Dwight Grieve has a slightly tongue in cheek goal to be “the fastest old man in New Zealand” and after enjoying a stellar past few months, which has included banking a new 10km road PB as well as another Southland cross country title, the 46-year-old could be well in the way to achieving his ambition.
On Sunday he will take his sizzling recent form into the New Zealand Road Championships, where the master will seek a prominent display in Palmerston North as he hunts for glory in the men’s 45-49 age division.
Based in Te Anau under the wily coaching of Shaun Cantwell, versatile Dwight is relishing the prospect of taking on the finest masters’ athletes in the country and said: “I love going up north for national champs because you can’t be the best until you beat the best. My goal for a long time is to be the fastest old man in New Zealand. One of the reasons I love running over the different distances is I don’t mind getting beaten, so long as I’ve given the best performance that I can.”
Based in the small Southland community of Wallacetown, throughout his 20s he was a rugby player and cricketer and it was only aged 30 and with a desire to tick off a bucket list marathon did he first engage in running. On his debut over the 42.2km distance as part of the Motatapu Marathon he ran three hours 40 minutes and was hooked. He joined his local Harrier club, and keen to make his two young children proud he stepped up his training.
Just over a decade ago, Dwight relocated to Te Anau. Competing in a wide range of events and distances on the track, cross country, trails, road, ultra and mountain running, the Kiwi claimed silver at the 2013 New Zealand 24-Hour Championships when he then connected with his current coach, Shaun.
“I said I wanted to run better and faster and that is when he took me on,” he says. “Within that first 12-month period, it really took off. I started to run really well. It was a life changing moment for me.”
Joining Fiordland AC – a club whose logo he has tattooed on his chest – has also played an instrumental role in his athletics journey, and over the past decade he has enjoyed a string of impressive results.
Winning age grade medals in a broad range of distances and surfaces including on the track over 5000m, on the road (over 10km, half marathon and marathon) cross country, trail and mountain running. He has also twice represented his country – achieving the honour at the 2018 World Mountain Running Championships and in June featured in the short trail race at the World Mountain and Trail Running Championships in Austria.
Running on average between 90-100km a week he is fortunate to live in Te Anau and to have access to so many wonderfully scenic trails on his doorstep. Combining three recovery runs a week with an interval session, strong run, a speed session and a long run appears to be the perfect elixir for Dwight. However, he also insists lengthy hunting sessions for deer and wild pigs lasting up to eight hours also play a key role.
“I treat hunting like long recovery runs,” explains Dwight. “There is less impact on the body, but you are still on your feet for a long time, so it serves as good recovery without losing fitness.”

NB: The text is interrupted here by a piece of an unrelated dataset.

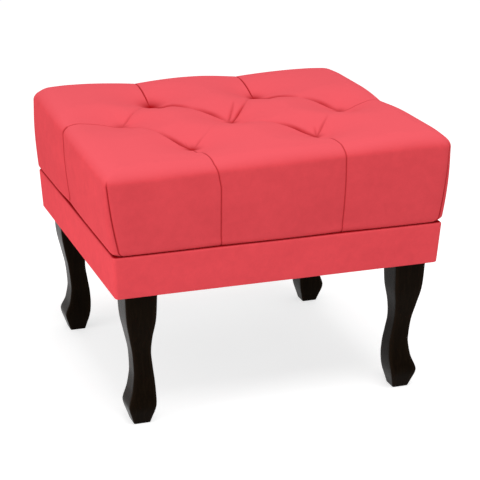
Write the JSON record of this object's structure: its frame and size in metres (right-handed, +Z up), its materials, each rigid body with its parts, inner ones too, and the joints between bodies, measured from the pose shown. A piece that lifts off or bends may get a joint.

Dwight also appears to be defying the sands of time by running quicker than ever. At the Southland Road Championships last month, he struck gold in a new PB of 33:09 – chipping ten seconds from his previous best recorded some seven years earlier.
So, what factors does he put down to running quicker than ever despite his advancing years?
“Part of it has been a job change which has allowed me to take stress out of my life,” explains the former policeman who now works as a fish and game officer. “That has definitely helped recovery. I get to work in the beautiful outdoors and getting decent sleep has done the body wonders.”
Yet Dwight is also quick to acknowledge the huge role his coach has played in his success in allowing him to thrive over a broad suite of events.
“From the beginning Shaun taught me that to run fast over long distances I needed to run fast over short distances but also that long distance gives you the base strength for the short distances,” he says. “They play off against each other, but recovery is important to ensure I avoid injury, particularly as I get older, and I have to be very careful now.”
Highly motivated to still be hitting PB performances, he is not short of future goals with the Kepler Challenge, 2024 New Zealand Short Trail Championships in Dunedin and the 2025 World Mountain and Trail Running Championships in Spain all in his future sights.
In the short term a top performance at the New Zealand Road Championships is the immediate goal, but given he started running relatively late in life does he have any regrets he did not take up the sport earlier in his life?
“I’d love to know what times I could have run had I taken on the sport at a younger age,” he admits. “I’m realistic that 33 minutes is not that quick at the senior level. But all I can do it try and stay fast for as long as I can. You cannot beat age, at some stage it will get me, but I’m determined to do everything in my power to fight that off as long as I can and be as competitive as I can for as long as possible.”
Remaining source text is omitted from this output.